Parlaci di te.

Sono nata a Torino, dove ho studiato. Ho lavorato presso l’Osservatorio Astrofisico di Torino che ha sede in collina, a Pino Torinese, ma il mio lavoro mi ha portato a viaggiare parecchio sia per le collaborazioni che per i convegni a cui noi scienziati dobbiamo partecipare per comunicare i nostri risultati e confrontarci con altri colleghi di tutto il mondo. Ora sono in pensione, ma sono ancora associata all’Istituto e questo mi permette di lavorare ancora un po’ su alcuni progetti e di tenermi aggiornata.

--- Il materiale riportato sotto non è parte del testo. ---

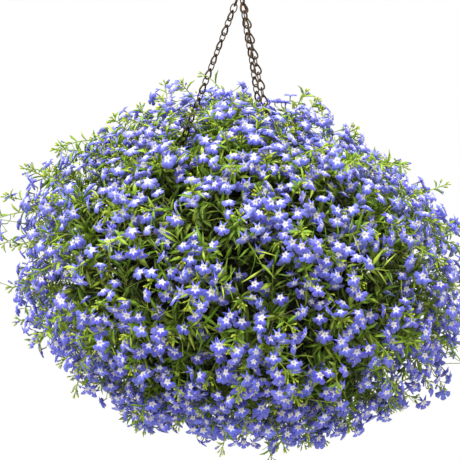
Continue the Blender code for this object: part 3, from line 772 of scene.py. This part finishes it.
# %% [markdown]
# ## Growing along the twigs
# Leaves and flowers stand round a twig in a spiral, each a golden angle on from the last. They
# could be scattered by hand or by particles, but neither keeps that order. Here every kind is an
# array with a row for each twig and a column for each leaf or flower on it.

# %% Places round a twig
def in_order(count):
    """Numbers from 0 for the first to 1 for the last."""
    return np.arange(count) / (count - 1.0)


def round_stems(along):
    """Directions cos(v) side + sin(v) across, at right angles to stems, a golden angle apart.

    Each row of directions belongs to one stem and starts at an angle of its own. The side is
    worked out from a line just off the vertical, which no stem follows.
    """
    side = unit(np.cross(along, UP + 0.01))
    across = np.cross(side, along)
    stems, steps = along.shape[:2]
    turn = GOLDEN_ANGLE * np.arange(steps) + chance.uniform(0.0, 2.0 * np.pi, (stems, 1))
    return np.cos(turn)[..., None] * side + np.sin(turn)[..., None] * across


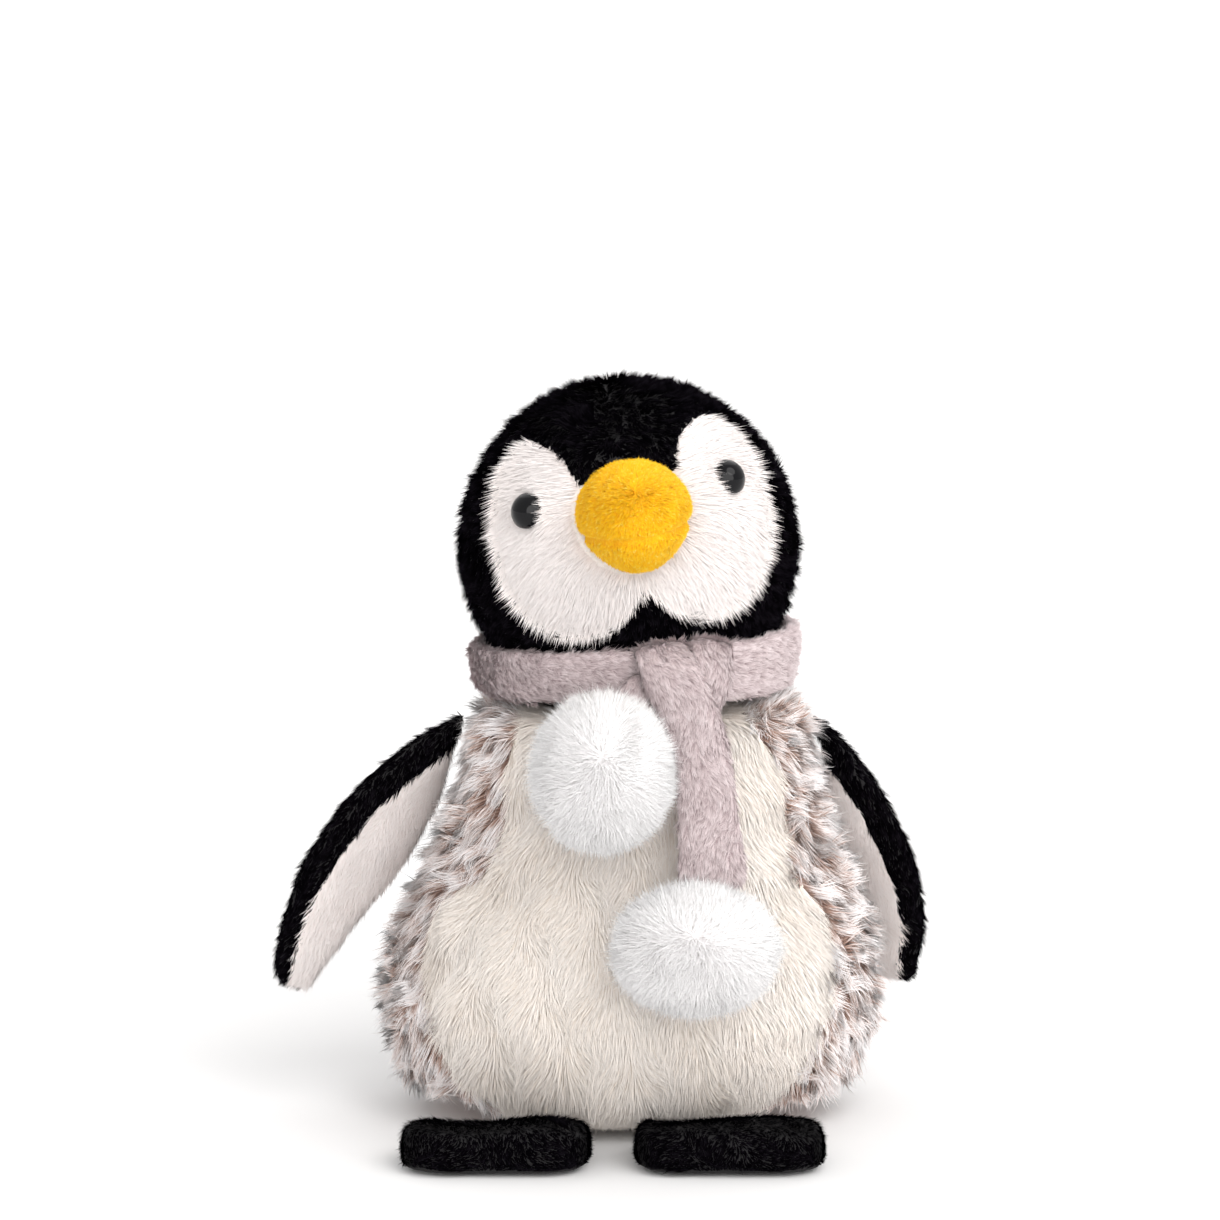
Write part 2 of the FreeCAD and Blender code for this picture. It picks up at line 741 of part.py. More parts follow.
def make_pompom(kind):
    """A ball of long fur gathered round a wad of stuffing."""
    def ball(name, shrink):
        shape = primitive("Ellipsoid", name, {
            "Radius1": f"{kind}_pompom_half_z - ( {shrink} )",
            "Radius2": f"{kind}_pompom_half_x - ( {shrink} )",
            "Radius3": f"{kind}_pompom_half_y - ( {shrink} )",
            "Placement.Base.x": f"{kind}_pompom_across",
            "Placement.Base.y": f"0 - {kind}_pompom_front",
            "Placement.Base.z": f"{kind}_pompom_height",
        })
        return shape

    cover = cut(f"pompom_{kind}_cover", ball(f"pompom_{kind}_outside", "0"),
                ball(f"pompom_{kind}_inside", "pompom_cover"))
    return [cover, ball(f"pompom_{kind}_stuffing", "( pompom_cover + seam_gap )")]


# ---------------------------------------------------------------- the whole penguin

def make_penguin():
    """Every piece that is exported."""
    tools = make_torso_tools()
    pieces = make_covers(tools) + make_fillings(tools) + make_drawstring() + make_head()
    for name, side in SIDES.items():
        pieces += make_wing(side, name, tools)
    pieces += make_feet(tools) + make_scarf(tools)
    for kind in TAILS:
        pieces.append(make_tail(kind))
        pieces += make_pompom(kind)
    return pieces


def export(pieces):
    """Checks the whole document, then writes one STEP file for each piece."""
    doc.recompute()
    for obj in doc.Objects:
        if "Invalid" in obj.State or "Error" in obj.State:
            raise RuntimeError(f"{obj.Name} failed: {obj.State}")
    os.makedirs("parts", exist_ok=True)
    for piece in pieces:
        shape = piece.Shape
        if shape.isNull() or not shape.isValid() or len(shape.Solids) != 1:
            raise RuntimeError(f"{piece.Label} is not one valid solid")
        shape.exportStep(f"parts/{piece.Label}.step")
        box = shape.optimalBoundingBox()
        print(f"{piece.Label:24s} {shape.Volume / 1000:8.2f} cm3  z {box.ZMin:6.1f} to {box.ZMax:6.1f}")


fill_sheet()
export(make_penguin())
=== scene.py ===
"""The looks of a plush penguin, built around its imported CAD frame.

Every stuffed part gets a skin wrapped around its CAD solids, and a pile of tapered strands
combed over that skin. A short cloth simulation fills the head, the body, the wings and the feet.
"""
import json
import math

import bmesh
import bpy
import numpy as np
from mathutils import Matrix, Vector
from mathutils.bvhtree import BVHTree
from mathutils.kdtree import KDTree


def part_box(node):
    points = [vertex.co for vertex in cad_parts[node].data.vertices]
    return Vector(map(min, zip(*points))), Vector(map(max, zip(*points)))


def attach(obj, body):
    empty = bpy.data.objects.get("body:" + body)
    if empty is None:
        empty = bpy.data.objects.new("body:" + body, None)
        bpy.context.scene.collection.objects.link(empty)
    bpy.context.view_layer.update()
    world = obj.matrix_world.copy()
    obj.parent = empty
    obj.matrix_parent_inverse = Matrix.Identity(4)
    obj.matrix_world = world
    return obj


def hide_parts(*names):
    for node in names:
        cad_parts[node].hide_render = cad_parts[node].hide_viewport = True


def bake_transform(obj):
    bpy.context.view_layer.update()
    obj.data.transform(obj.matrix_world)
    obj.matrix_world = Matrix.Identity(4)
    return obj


MM = 0.001
UP = np.array([0.0, 0.0, 1.0])
BAKE_MAP = "OFBake"

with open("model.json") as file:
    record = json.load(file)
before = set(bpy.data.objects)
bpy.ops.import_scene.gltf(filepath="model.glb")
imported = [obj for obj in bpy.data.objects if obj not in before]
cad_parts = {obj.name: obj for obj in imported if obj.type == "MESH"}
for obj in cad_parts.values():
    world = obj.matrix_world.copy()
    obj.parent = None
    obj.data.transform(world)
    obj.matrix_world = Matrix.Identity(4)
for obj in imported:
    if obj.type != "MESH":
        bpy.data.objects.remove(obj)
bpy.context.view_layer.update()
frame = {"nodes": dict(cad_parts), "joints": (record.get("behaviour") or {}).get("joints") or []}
NODES = frame["nodes"]


# ---------------------------------------------------------------- places taken from the frame

def centre_of(node):
    """The middle of a CAD node's box."""
    low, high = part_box(node)
    return np.array((low + high) / 2)


def joint_place(name):
    """Where a joint of the record turns."""
    joint = next(j for j in frame["joints"] if j["name"] == name)
    return np.array(joint["pos_m"], float)


def unit(vectors):
    """Vectors brought to length one."""
    lengths = np.linalg.norm(vectors, axis=-1, keepdims=True)
    return vectors / np.maximum(lengths, 1e-9)


HEAD = joint_place("head_turn")
EYE_LINE = centre_of("eye_left") - centre_of("eye_right")
HEAD_X = unit(EYE_LINE)
HEAD_Y = unit(np.cross(UP, HEAD_X))
HEAD_Z = np.cross(HEAD_X, HEAD_Y)
HEAD_AXES = np.stack([HEAD_X, HEAD_Y, HEAD_Z], axis=1)


def in_head(points):
    """Points in the head's own axes: across, back and up from the neck point."""
    return (points - HEAD) @ HEAD_AXES


# ---------------------------------------------------------------- camera, floor and light

CAMERA_TARGET = Vector((-0.0057, 0.0, 0.1696))
CAMERA_DISTANCE = 1.70
CAMERA_ELEVATION = math.radians(8)
CAMERA_LENS = 150.5


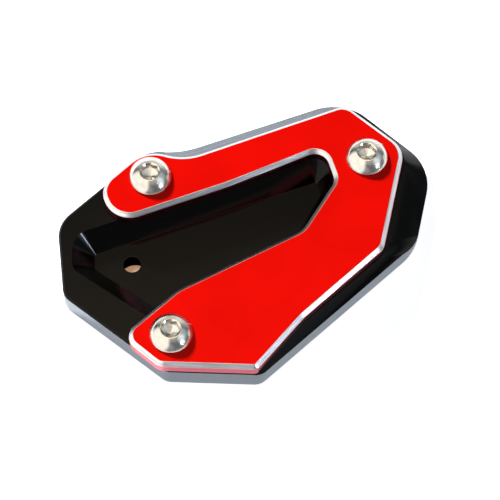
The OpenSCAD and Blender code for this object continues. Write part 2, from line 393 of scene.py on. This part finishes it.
class Skin:
    """Collects the bands and flat faces of one closed body, then makes its mesh."""

    def __init__(self):
        self.points, self.normals, self.count = [], [], 0
        self.faces, self.uvs, self.slots = [], [], []

    def add_points(self, points, normals):
        start = self.count
        self.points.append(points)
        self.normals.append(normals)
        self.count += len(points)
        return start

    def band(self, rings, before, after, radii, steps, slots):
        """Surface through a list of rings that starts and ends on flat faces whose normals are
        before and after. Each ring is an edge with a fine rounding of its own radius. The slots are
        those of the face before, of each strip between two rings, and of the face after. Returns the
        first and the last row's point numbers."""
        gaps = [ring[0] - last[0] for last, ring in zip(rings, rings[1:])]
        slopes = [np.cross(before, rings[0][1])] + gaps + [np.cross(after, rings[-1][1])]
        room = [np.inf] + [length(gap) for gap in gaps] + [np.inf]
        half = (steps + 1) // 2
        rows, normals, row_slots = [], [], []
        for k, ring in enumerate(rings):
            curve, across = rounded_edge(ring, unit(slopes[k]), unit(slopes[k + 1]),
                                         np.minimum(room[k], room[k + 1]), radii[k], steps)
            rows.append(curve)
            normals.append(across)
            row_slots += [slots[k]] * half + [slots[k + 1]] * (steps + 1 - half)
        rows, normals = np.concatenate(rows), np.concatenate(normals)
        m = rows.shape[1]
        start = self.add_points(rows.reshape(-1, 3), normals.reshape(-1, 3))
        here = start + np.arange(len(rows) - 1)[:, None] * m + np.arange(m)
        there = np.roll(here, -1, 1)
        self.faces += np.stack([here, there, there + m, here + m], -1).reshape(-1, 4).tolist()
        self.uvs.append(flow_map(rows, rings[0][0]))
        self.slots += [np.broadcast_to(slot, m) for slot in row_slots[:-1]]
        return here[0], here[-1] + m

    def flat(self, outer, holes, up, slot):
        """Flat face between an outer ring and the rings of its holes, filled with triangles that
        are turned to face up or down."""
        rings = [outer] + holes
        points = np.concatenate(self.points)[:, :2]
        loops = [[Vector((x, y, 0.0)) for x, y in points[ring].tolist()] for ring in rings]
        triangles = np.array(tessellate_polygon(loops))
        numbers = np.concatenate(rings)
        a, b, c = (points[numbers[triangles[:, k]]] for k in range(3))
        wrong = (cross2(b - a, c - a) < 0) == up
        triangles[wrong] = triangles[wrong][:, ::-1]
        self.faces += numbers[triangles].tolist()
        self.uvs.append(points[numbers[triangles]].reshape(-1, 2))
        self.slots.append(np.full(len(triangles), slot))

    def close(self, ring, tip, normal, slot):
        """Closes a small ring with a fan of triangles to a point on its axis."""
        following = np.roll(ring, -1)
        middle = np.full(len(ring), self.add_points(np.array([tip]), np.array([normal])))
        turned = [ring, following, middle] if normal == UP else [following, ring, middle]
        triangles = np.column_stack(turned)
        self.faces += triangles.tolist()
        self.uvs.append(np.concatenate(self.points)[triangles][..., :2].reshape(-1, 2))
        self.slots.append(np.full(len(triangles), slot))

    def make(self, name, materials):
        """The mesh object, with its flow map in millimetres and its exact normals."""
        mesh = bpy.data.meshes.new(name)
        mesh.from_pydata((np.concatenate(self.points) * MM).tolist(), [], self.faces)
        uv = mesh.uv_layers.new(name="flow")
        uv.data.foreach_set("uv", np.concatenate(self.uvs).astype(np.float32).ravel())
        for material in materials:
            mesh.materials.append(material)
        mesh.polygons.foreach_set("material_index", np.concatenate(self.slots).astype(np.int32))
        mesh.polygons.foreach_set("use_smooth", np.ones(len(mesh.polygons), bool))
        mesh.update()
        if mesh.validate():
            raise RuntimeError(name + " has faces that the mesh can't hold")
        mesh.normals_split_custom_set_from_vertices(np.concatenate(self.normals).tolist())
        return put_in_scene(name, mesh)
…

La tua è certamente tra le professioni più affascinanti con le quali ci siamo confrontati. Parlaci del tuo lavoro da astronoma, di cosa voglia dire vivere guardando sempre cosa accade tra le stelle.

È vero: il mio è un lavoro molto affascinante. Tengo a precisare che un’astronoma non passa tutto il suo tempo a ‘guardare’ le stelle al telescopio, come forse si può pensare secondo un’idea un po’ vecchia. Il nostro lavoro consiste anche nell’interpretare i dati osservativi e creare modelli teorici degli oggetti che osserviamo. Inoltre oggi l’osservazione e la modellizzazione non sono necessariamente entrambe eseguite dalla stessa persona o gruppi di persone.  Possiamo interpretare dati ottenuti da altri o viceversa fornire osservazioni ad altri gruppi che le interpretano.  E poi i dati di oggi non sono forniti solo da osservazioni ai telescopi, ma provengono anche da satelliti. Gli oggetti di studio sono molteplici: possono andare dall’intero universo alle galassie, alla nostra stessa galassia, la Via Lattea o alle stelle e i pianeti.  Il campo è molto diversificato e un astronomo si indirizza verso un campo specifico, specializzandosi in quello.

Quanto è stata importante la tua formazione per quello che fai oggi?

Io sono matematica di formazione e questa formazione astratta mi ha portato a dedicarmi maggiormente ai modelli piuttosto che al lato sperimentale dell’Astronomia. La Matematica e la successiva specializzazione nella Fisica Matematica mi hanno avvicinato alla bellezza delle equazioni di Einstein, che descrivono tutti gli oggetti gravitanti. I miei studi hanno quindi avuto un’impronta piuttosto rigorosa e si sono concentrati soprattutto su modelli di oggetti piuttosto estremi, come i buchi neri, per descrivere i quali la Relatività Generale di Einstein è fondamentale. Ma mi sono occupata anche di Cosmologia (la disciplina che studia tutto l’Universo) e di galassie.

Hai scritto diversi libri che parlano della tua attività di ricerca. I libri (degli altri) che ruolo hanno nella tua vita? In che modo sono stati importanti per il lavoro che fai?

Sono stata sempre un’accanita lettrice. Non solo di libri scientifici in senso stretto. Mi ha sempre interessato la filosofia della scienza. I libri di Kuhn (La struttura delle rivoluzioni scientifiche) e di Popper (Logica della scoperta scientifica) sono stati fondanti per darmi un punto di vista sull’attività dello scienziato. Oggi mi interessano molto i libri di Carlo Rovelli, sul tempo, sulla meccanica quantistica. Ma mi piace molto anche leggere romanzi e saggi di tipo più letterario. Tra i miei autori preferiti di oggi citerei Ian McEwan, Haruki Murakami, Elena Ferrante e Dacia Maraini. Mentre quando ero più giovane adoravo Ernest Hemingway, Jack Kerouac, Natalia Ginzburg e Cesare Pavese.

C’è un libro in particolare che ha avuto un ruolo decisivo in quello che sei oggi? Ce ne vuoi parlare brevemente?

La mia passione parallela all’astrofisica è sempre stata la psicologia e la psicanalisi. Ricordo che la lettura de L’interpretazione dei sogni di Freud quando ero adolescente è stato l’aprirsi di un mondo. Mi resi conto che oltre allo sconfinato Universo esterno, ce n’era uno altrettanto vasto all’interno dell’uomo: l’inconscio. E questo universo interiore si manifestava alla nostra coscienza con segnali (i sogni) che andavano interpretati.  Così come un astronomo deve interpretare i deboli segnali che provengono da una galassia lontanissima.